The top level script queries the government site (which contains almost 80 pages of job listings) to get the link to each individual job. The URL's for the site were determined empirically, and found to remain unchanged over several years. The listings, in Russian, used an old Windows coding scheme that had to be converted to UTF.
The string which uniquely identified the URL for individual job listings ("find.job.more.pl") was also determined empirically.

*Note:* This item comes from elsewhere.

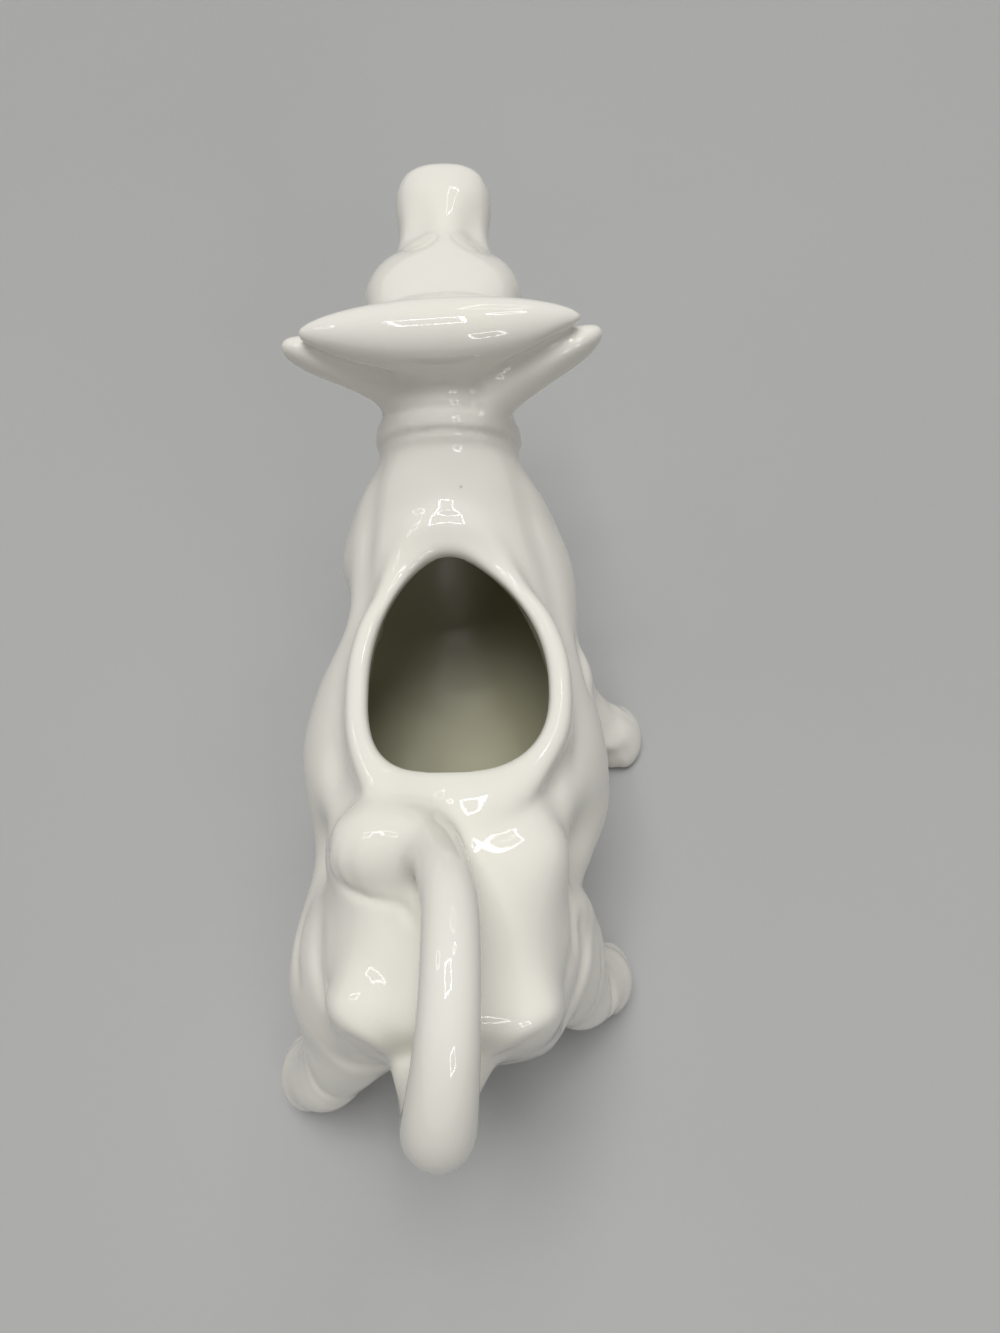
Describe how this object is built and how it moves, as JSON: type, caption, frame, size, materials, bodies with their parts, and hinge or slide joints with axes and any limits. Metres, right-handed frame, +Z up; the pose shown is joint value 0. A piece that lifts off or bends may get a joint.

for PAGE in `echo | awk 'BEGIN {for(i=1;i<=80;i++) print i;} {exit;}';`
do
# Get each page of job listings
wget -O - "http://minsk.gov.by/cgi-bin/find_job.pl?f_filter=yes&&page=$PAGE"  2> /dev/null | 
	iconv -c -f cp1251 -t utf8 | 
	grep find.job.more.pl |  
	tr '?' '\n' | 
	grep vks=  | 
	sed 's/.*vks=//' | 
	sed s/\'.*// |
# Run the get-1-job  script for every line of input
	awk '{system("sh get-1-job " $0);}'
done

get-minsk.gov.by - top level script to capture data into minsk.gov.data file


# Get the specific Job ID numbers from a page at minsk.gov.by

JOB_ID=$1
LINK=http://minsk.gov.by/cgi-bin/find_job_more.pl?k_vks=$JOB_ID

wget -O - $LINK 2> /dev/null  |
iconv -c -f cp1251 -t utf8 |
awk '
/<.b><.a><.div>/ {gsub(".*<b>", ""); gsub("<.*", ""); printf("%s|", $0); }
/<nobr>/ {gsub(".*<nobr>", ""); gsub("<.*", ""); printf("%s|", $0); }
/Должность/ {gsub(".*<b>", "");  gsub("<.*", ""); printf("%s|", $0); }
/Разряд/  {gsub(".*<b>", "");  gsub("<.*", ""); printf("%s|", $0); }
/Характер работы/ {gsub(".*<b>", "");  gsub("<.*", ""); printf("%s|", $0); }
/Образование/ {gsub(".*<b>", "");  gsub("<.*", ""); printf("%s|", $0); }
/Вид занятости/ {gsub(".*<b>", "");  gsub("<.*", ""); printf("%s|", $0); }
/Зарплата/ {gsub(".*<b>", "");  gsub("<.*", ""); printf("%s|", $0); }
/Количество вакантных мест/ {gsub(".*<b>", "");  gsub("<.*", ""); printf("%s|", $0); }
/Дополнительная информация/ {gsub(".*<b>", "");  gsub("<.*", ""); printf("%s|", $0); }
END {print "'$LINK'";}
'

get-1-job script


use utf8;
require "/media/disk/Trud/specialties.prl";
require "/media/disk/Trud/scheds.prl";
require "/media/disk/Trud/educ.prl";

$date = `date +%s`; chop($date);
$vid = `sh ./get-nid`; chop($vid);

$vid = $vid + 0;

while($REC = ) {
$REC =~ s/'//g; chop($REC);
@vacancy = split(/\|/, $REC);

if ($vacancy[7] eq '') {next;}
$vid++;

$specialty = $vacancy[2]; $specialty =~ tr/А-Я/а-я/; $specialty = ucfirst($specialty);

$sched = $vacancy[6]; $sched =~ tr/А-Я/а-я/; $sched = ucfirst($sched);
$educ = $vacancy[5];

print "insert into content_type_vacancy values (" . $vid . ", " . $vid . ", " .  ucfirst($vacancy[7]) . ", '" . ucfirst($vacancy[1]) . "', '"  . ucfirst($vacancy[0]) . "', 1, '" . $vacancy[10] . "', '', '');\n" ;
print "insert into node_revisions values (" . $vid . ", " .  $vid . ", 1, '" .  ucfirst($vacancy[0]) . "', '" . ucfirst($vacancy[9]) . "', '" .  $vacancy[9] . "', '', " . $date  . ", 1);\n";

print "insert into node values (" . $vid . ", " .  $vid . ", 'vacancy', 'ru', '" .  $specialty . "',1, 1, " . $date . ", " . $date . ", 2, 0, 0, 0, 0, 0);\n";


print "insert into term_node values (" . $vid . ", " .  $vid . ", " . get_specialty($specialty) . ");\n";
print "insert into term_node values (" . $vid . ", " .  $vid . ", " . get_sched($sched) . ");\n";
print "insert into term_node values (" . $vid . ", " .  $vid . ", " . get_educ($educ) . ");\n";

}

load-db.prl script

Summary: 
In a project to develop a job search site, we needed to use official data from a government site which lists job vacancies. Using a combination of shell scripting, wget, perl and sql, we were able to load the data reliably into Drupal, including several taxonomies.